WHAT TO DO:
What is the number of lines that include the word "model"? Provide only that figure.

►

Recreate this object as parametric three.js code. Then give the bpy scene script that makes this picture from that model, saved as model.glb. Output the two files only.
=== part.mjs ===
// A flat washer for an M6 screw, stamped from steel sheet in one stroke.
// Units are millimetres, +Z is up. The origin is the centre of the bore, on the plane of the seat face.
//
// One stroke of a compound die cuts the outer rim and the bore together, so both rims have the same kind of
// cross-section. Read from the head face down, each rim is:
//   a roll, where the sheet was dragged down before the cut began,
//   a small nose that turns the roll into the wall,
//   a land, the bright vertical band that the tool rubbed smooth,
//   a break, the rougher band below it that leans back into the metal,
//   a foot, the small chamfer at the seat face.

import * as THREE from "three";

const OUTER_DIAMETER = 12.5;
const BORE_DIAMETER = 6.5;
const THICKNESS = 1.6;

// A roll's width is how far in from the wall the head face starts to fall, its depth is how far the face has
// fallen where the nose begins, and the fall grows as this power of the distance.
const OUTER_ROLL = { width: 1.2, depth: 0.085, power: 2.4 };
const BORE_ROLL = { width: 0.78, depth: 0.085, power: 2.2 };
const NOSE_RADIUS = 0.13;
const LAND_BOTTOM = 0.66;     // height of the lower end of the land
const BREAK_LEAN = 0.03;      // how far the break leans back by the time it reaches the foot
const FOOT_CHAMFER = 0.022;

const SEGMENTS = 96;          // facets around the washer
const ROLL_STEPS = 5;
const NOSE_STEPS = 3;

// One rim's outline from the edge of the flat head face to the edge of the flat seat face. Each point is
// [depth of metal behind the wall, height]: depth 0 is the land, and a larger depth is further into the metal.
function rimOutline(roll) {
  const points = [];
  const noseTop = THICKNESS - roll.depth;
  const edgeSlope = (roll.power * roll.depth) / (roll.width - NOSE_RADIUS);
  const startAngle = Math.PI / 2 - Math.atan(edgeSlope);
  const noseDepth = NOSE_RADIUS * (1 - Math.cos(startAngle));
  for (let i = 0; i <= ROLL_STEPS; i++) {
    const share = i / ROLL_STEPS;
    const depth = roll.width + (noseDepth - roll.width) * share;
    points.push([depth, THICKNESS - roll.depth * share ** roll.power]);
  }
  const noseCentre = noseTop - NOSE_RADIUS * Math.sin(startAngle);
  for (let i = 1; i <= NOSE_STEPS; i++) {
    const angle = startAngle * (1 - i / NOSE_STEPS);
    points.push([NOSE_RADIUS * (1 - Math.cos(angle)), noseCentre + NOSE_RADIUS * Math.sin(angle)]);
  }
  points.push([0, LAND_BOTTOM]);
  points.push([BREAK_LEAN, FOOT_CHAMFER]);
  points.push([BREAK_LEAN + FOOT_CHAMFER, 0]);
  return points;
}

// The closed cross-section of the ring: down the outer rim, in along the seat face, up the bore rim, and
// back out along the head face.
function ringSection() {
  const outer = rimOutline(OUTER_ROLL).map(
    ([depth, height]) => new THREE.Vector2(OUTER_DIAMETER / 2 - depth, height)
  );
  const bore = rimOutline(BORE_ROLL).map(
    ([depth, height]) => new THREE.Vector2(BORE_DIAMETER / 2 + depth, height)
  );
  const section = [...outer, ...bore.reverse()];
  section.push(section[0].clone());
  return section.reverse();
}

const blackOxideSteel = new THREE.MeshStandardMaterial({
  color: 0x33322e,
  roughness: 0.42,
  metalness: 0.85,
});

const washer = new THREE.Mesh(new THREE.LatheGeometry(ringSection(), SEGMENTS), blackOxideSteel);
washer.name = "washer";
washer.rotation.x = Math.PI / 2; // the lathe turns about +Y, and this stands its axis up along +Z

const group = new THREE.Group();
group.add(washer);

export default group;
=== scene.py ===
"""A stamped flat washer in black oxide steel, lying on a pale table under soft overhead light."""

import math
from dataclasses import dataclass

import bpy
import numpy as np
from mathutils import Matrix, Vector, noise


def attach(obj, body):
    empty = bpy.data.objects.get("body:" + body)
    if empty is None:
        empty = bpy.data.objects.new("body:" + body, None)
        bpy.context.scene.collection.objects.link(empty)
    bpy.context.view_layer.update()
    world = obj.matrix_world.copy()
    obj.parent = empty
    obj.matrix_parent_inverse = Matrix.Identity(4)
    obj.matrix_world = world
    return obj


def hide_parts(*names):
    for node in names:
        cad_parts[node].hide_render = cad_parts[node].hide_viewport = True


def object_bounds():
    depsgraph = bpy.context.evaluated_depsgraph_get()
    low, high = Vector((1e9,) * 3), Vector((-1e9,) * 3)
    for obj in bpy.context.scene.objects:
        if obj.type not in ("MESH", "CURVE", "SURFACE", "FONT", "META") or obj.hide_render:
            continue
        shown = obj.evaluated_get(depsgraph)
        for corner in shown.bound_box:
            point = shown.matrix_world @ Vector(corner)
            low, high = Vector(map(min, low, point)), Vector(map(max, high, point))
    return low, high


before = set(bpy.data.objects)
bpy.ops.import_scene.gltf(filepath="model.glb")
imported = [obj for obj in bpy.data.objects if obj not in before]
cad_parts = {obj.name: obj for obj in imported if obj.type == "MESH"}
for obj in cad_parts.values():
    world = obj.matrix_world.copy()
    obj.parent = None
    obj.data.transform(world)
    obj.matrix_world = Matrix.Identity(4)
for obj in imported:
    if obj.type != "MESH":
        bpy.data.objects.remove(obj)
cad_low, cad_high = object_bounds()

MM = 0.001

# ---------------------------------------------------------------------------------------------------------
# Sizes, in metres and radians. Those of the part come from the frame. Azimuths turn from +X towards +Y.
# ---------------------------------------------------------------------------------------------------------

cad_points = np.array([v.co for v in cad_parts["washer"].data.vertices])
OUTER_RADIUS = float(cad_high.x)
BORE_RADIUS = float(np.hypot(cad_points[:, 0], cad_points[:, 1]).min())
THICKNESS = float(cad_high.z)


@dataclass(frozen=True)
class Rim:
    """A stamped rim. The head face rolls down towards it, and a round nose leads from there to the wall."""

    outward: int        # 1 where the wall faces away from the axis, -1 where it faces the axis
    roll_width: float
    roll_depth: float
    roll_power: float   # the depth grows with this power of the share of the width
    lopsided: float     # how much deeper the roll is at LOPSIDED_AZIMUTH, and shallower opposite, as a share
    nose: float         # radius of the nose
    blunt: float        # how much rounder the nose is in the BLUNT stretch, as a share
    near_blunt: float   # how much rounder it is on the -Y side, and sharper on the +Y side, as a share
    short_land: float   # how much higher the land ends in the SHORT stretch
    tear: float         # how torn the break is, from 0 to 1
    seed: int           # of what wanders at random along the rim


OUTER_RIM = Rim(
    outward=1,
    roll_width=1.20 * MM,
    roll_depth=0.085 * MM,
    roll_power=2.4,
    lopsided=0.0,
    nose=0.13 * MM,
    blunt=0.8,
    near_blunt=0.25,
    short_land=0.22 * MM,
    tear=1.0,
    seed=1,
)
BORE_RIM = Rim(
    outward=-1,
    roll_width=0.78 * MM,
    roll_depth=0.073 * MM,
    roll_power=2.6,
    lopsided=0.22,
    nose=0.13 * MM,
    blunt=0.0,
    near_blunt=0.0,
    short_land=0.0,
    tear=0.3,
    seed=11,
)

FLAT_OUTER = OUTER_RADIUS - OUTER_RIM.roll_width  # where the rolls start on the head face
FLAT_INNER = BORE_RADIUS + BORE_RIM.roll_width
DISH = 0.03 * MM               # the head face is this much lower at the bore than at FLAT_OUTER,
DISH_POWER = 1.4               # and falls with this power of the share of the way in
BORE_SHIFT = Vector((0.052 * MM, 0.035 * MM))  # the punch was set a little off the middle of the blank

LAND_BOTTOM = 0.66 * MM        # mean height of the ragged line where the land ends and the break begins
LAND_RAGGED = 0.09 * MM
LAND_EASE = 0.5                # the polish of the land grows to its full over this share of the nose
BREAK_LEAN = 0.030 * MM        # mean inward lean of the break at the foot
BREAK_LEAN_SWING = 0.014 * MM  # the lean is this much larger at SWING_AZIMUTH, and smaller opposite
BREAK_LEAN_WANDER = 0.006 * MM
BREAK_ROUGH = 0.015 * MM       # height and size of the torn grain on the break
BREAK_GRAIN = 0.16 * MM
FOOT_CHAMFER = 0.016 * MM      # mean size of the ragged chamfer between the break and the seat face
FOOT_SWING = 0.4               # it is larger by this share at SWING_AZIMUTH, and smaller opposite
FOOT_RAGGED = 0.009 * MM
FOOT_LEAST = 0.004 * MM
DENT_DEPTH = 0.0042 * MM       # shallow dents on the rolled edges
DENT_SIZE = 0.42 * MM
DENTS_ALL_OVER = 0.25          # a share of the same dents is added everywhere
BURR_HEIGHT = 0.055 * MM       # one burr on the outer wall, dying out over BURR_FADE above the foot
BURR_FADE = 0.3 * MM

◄

WORKED SOLUTION:
2